** TASK STATEMENT **
The lines to print start at the one containing "What FreeCAD Python" and end at the one containing "import Sketcher"; print them exactly, ends included, and only them.

#### MATERIAL FOR THIS TASK ####

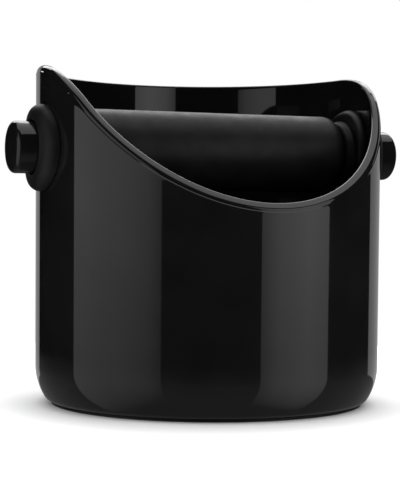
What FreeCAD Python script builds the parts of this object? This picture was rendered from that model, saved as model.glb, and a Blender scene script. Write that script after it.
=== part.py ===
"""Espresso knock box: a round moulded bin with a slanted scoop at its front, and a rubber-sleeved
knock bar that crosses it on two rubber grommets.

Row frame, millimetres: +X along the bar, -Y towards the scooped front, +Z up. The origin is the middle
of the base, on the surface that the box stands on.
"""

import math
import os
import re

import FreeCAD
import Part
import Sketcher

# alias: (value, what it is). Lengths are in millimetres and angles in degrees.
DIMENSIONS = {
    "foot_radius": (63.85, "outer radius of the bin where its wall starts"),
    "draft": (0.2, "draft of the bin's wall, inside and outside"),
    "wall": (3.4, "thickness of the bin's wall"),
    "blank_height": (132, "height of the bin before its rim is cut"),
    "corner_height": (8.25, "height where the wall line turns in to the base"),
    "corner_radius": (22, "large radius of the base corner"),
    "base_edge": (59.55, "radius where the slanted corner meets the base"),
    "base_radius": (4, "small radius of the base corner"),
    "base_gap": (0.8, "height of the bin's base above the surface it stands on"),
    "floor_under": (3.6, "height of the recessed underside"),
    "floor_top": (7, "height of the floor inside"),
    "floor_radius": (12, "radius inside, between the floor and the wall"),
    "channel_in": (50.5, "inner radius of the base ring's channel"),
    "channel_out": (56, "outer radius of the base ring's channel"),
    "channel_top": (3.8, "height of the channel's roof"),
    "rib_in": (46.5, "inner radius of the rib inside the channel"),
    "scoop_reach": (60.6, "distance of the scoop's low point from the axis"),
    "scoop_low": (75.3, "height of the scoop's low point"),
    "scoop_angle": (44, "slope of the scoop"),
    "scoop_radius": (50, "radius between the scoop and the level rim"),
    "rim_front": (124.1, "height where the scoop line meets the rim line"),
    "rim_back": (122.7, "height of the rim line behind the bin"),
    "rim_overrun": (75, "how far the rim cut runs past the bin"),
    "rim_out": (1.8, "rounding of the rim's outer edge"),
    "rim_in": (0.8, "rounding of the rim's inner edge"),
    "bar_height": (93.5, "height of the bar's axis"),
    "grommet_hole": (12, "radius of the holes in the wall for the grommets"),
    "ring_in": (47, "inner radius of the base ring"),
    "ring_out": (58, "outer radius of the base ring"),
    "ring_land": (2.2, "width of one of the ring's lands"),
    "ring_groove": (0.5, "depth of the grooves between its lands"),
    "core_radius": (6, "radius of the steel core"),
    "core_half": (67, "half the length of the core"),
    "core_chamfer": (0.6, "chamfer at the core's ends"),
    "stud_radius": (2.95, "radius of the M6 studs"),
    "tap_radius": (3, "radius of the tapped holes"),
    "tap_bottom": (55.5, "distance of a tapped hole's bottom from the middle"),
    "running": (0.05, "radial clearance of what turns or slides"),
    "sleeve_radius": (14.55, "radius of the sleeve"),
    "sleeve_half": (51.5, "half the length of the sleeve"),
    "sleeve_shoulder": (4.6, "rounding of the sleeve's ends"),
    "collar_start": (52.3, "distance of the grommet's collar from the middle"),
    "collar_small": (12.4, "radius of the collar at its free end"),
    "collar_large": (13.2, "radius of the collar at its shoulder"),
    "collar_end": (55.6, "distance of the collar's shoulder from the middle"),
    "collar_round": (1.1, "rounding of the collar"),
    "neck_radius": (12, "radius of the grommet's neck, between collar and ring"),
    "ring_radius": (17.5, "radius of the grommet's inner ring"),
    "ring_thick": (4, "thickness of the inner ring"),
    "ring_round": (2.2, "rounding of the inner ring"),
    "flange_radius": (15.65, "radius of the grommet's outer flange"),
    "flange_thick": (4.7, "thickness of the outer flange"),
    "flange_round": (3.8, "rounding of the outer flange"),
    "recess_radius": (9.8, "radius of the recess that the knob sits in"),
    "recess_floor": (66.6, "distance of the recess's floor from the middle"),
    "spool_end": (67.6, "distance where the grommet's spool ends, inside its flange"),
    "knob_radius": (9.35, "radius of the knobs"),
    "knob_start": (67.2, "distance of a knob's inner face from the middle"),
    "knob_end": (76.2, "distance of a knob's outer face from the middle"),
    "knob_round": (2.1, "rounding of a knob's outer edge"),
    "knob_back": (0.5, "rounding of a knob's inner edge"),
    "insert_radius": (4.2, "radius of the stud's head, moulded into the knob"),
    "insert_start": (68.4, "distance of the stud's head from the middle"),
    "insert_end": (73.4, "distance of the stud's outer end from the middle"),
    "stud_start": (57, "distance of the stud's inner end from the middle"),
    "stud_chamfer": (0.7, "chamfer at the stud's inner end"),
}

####
#### MATERIAL FOR THIS TASK ####

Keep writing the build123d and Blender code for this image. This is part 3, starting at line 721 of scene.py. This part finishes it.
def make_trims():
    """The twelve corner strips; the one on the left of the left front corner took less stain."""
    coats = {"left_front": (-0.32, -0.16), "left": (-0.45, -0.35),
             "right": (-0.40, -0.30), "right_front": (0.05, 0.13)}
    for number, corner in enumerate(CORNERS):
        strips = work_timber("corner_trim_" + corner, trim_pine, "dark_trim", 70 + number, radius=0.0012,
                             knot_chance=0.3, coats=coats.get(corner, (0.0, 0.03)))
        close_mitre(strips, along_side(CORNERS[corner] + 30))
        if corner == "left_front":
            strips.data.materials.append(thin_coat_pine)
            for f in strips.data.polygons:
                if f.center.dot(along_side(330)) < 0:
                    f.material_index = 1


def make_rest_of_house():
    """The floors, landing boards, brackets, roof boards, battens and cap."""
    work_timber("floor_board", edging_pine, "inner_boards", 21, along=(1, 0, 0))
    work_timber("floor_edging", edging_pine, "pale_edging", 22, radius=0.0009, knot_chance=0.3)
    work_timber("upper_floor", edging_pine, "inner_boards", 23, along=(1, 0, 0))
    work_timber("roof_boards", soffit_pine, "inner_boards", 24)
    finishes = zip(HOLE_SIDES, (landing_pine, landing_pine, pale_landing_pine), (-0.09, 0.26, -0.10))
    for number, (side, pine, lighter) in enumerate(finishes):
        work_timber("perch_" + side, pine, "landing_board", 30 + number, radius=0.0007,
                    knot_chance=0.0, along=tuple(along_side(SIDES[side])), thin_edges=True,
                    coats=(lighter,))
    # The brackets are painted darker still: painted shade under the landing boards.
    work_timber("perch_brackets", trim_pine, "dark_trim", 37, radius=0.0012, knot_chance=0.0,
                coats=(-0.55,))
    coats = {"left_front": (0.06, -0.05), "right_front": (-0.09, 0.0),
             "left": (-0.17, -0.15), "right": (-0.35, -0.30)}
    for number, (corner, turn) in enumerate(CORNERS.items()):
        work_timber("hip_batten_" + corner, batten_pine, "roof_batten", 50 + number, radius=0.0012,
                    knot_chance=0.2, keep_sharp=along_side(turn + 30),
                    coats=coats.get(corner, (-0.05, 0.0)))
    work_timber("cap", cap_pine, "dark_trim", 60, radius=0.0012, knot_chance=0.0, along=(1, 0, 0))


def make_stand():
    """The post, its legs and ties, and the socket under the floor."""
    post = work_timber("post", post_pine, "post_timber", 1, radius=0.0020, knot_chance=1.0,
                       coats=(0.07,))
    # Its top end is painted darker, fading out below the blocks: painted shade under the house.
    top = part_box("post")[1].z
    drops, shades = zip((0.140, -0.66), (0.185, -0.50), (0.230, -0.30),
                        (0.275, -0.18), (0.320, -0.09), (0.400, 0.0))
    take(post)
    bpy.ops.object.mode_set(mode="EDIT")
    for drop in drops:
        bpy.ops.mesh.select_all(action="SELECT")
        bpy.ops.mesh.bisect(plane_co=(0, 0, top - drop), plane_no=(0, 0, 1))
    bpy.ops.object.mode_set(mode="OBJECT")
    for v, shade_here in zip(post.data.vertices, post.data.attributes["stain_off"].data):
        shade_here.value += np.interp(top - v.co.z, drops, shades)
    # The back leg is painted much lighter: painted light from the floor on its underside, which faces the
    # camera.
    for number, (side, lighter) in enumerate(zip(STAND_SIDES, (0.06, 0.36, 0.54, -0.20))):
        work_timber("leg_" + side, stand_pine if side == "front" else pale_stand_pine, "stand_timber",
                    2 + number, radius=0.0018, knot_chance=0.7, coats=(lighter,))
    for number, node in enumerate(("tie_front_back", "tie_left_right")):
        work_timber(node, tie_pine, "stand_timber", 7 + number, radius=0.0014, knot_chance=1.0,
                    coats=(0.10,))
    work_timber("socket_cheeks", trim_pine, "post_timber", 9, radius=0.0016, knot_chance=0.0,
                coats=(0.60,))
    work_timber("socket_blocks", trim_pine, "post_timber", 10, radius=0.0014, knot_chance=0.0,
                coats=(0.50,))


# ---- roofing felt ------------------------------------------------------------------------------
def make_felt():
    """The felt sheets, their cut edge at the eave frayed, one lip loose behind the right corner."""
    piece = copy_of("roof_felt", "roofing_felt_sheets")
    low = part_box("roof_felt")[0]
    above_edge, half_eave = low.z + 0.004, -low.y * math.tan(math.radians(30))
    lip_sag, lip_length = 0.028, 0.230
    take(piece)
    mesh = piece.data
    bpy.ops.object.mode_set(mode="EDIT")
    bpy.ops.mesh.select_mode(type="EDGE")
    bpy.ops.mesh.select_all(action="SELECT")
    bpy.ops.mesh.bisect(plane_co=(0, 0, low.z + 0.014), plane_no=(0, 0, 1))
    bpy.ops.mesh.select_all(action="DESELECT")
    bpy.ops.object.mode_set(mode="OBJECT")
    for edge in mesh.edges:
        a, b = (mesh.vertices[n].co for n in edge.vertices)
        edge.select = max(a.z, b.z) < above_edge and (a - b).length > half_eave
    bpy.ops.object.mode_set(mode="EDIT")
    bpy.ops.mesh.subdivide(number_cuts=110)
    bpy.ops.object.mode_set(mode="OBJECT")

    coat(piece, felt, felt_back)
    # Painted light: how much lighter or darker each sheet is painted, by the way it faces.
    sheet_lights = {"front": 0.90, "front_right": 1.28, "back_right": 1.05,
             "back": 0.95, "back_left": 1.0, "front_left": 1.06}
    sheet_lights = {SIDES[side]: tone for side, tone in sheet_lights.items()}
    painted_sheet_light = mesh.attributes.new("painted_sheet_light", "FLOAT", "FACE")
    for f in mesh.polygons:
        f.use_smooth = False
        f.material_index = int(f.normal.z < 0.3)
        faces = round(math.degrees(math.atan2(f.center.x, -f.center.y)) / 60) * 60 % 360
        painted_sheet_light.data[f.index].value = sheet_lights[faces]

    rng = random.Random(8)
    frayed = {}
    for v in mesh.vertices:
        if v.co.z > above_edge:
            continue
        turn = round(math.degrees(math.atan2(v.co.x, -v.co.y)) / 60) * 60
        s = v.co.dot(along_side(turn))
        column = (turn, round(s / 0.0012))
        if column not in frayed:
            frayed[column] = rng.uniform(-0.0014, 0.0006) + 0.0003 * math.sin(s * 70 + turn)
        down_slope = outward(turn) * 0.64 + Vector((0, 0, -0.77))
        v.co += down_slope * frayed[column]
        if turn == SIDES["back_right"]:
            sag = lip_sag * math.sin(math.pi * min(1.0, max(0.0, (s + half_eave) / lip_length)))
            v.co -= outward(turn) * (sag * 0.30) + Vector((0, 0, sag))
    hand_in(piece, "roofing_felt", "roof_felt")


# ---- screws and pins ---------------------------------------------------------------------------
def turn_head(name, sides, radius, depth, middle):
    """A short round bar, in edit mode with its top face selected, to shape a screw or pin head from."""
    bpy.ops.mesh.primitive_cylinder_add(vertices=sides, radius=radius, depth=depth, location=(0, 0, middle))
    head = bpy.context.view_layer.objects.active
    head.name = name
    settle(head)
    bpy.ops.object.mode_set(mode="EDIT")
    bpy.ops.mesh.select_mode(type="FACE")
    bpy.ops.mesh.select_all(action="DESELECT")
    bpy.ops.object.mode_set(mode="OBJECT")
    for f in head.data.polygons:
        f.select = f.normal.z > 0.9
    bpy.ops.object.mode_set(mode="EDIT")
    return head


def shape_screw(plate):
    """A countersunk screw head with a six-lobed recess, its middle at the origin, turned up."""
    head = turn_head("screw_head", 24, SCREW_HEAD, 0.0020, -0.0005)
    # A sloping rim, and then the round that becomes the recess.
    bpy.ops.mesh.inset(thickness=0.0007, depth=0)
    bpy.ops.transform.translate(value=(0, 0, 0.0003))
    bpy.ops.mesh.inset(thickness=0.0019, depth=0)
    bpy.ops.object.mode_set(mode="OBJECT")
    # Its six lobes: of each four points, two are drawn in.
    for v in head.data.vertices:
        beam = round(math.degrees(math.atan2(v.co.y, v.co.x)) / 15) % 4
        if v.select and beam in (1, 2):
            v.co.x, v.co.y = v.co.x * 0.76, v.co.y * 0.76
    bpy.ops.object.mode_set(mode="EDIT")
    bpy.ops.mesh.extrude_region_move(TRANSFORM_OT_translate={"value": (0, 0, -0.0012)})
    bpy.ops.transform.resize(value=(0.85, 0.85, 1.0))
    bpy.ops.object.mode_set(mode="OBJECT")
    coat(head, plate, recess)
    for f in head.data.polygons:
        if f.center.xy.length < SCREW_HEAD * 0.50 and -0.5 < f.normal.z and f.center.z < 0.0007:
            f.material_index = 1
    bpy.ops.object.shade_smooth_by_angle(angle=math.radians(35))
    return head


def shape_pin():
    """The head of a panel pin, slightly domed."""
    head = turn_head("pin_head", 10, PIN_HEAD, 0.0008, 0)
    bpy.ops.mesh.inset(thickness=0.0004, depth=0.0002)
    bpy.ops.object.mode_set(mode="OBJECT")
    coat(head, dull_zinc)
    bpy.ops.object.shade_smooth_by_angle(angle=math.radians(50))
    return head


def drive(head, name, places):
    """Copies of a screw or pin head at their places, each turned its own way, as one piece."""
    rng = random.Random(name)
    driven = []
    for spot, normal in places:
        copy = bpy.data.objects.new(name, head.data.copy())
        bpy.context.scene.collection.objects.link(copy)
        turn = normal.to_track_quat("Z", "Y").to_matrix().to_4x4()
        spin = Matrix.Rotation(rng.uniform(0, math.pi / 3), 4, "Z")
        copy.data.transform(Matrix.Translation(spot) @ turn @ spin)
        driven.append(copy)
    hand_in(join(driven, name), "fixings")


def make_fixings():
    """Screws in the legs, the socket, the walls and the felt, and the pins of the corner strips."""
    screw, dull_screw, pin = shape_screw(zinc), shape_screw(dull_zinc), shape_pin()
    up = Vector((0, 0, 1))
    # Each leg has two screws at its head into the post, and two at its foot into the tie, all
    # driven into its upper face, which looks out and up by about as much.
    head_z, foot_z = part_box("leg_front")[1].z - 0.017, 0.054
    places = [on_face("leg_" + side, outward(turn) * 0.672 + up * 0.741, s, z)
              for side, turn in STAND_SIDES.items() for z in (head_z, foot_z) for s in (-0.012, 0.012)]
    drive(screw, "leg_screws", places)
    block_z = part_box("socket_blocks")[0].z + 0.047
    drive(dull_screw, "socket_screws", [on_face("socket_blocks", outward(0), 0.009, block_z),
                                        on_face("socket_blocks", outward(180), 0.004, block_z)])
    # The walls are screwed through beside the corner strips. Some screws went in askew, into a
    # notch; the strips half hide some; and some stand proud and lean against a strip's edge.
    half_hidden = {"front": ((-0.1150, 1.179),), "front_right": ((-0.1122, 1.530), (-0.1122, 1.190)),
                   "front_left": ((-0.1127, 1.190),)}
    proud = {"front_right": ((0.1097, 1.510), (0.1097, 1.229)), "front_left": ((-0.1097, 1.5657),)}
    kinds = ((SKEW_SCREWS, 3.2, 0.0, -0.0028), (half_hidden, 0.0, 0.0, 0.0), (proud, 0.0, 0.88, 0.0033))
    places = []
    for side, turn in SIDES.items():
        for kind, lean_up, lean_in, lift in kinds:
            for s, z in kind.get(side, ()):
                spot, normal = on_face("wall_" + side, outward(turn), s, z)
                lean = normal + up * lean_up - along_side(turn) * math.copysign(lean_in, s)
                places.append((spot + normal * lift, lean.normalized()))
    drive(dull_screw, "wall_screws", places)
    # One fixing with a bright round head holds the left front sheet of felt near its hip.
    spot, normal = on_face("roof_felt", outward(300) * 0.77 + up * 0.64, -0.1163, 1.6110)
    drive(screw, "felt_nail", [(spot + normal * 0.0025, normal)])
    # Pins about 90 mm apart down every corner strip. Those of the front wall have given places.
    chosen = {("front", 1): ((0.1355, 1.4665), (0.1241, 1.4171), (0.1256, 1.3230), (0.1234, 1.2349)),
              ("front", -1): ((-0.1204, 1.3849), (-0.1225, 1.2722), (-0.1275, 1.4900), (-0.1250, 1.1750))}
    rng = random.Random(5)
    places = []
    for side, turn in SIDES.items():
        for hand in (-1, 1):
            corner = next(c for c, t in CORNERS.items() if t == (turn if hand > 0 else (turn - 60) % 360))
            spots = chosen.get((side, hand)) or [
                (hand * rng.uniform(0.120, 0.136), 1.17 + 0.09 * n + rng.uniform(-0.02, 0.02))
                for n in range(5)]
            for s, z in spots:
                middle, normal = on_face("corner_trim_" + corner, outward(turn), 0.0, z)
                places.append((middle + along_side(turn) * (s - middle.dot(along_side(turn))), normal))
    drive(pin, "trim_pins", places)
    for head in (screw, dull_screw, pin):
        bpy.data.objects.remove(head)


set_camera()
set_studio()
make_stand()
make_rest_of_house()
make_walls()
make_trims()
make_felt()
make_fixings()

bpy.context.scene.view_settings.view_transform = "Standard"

####

** TASK OUTPUT **
What FreeCAD Python script builds the parts of this object? This picture was rendered from that model, saved as model.glb, and a Blender scene script. Write that script after it.
=== part.py ===
"""Espresso knock box: a round moulded bin with a slanted scoop at its front, and a rubber-sleeved
knock bar that crosses it on two rubber grommets.

Row frame, millimetres: +X along the bar, -Y towards the scooped front, +Z up. The origin is the middle
of the base, on the surface that the box stands on.
"""

import math
import os
import re

import FreeCAD
import Part
import Sketcher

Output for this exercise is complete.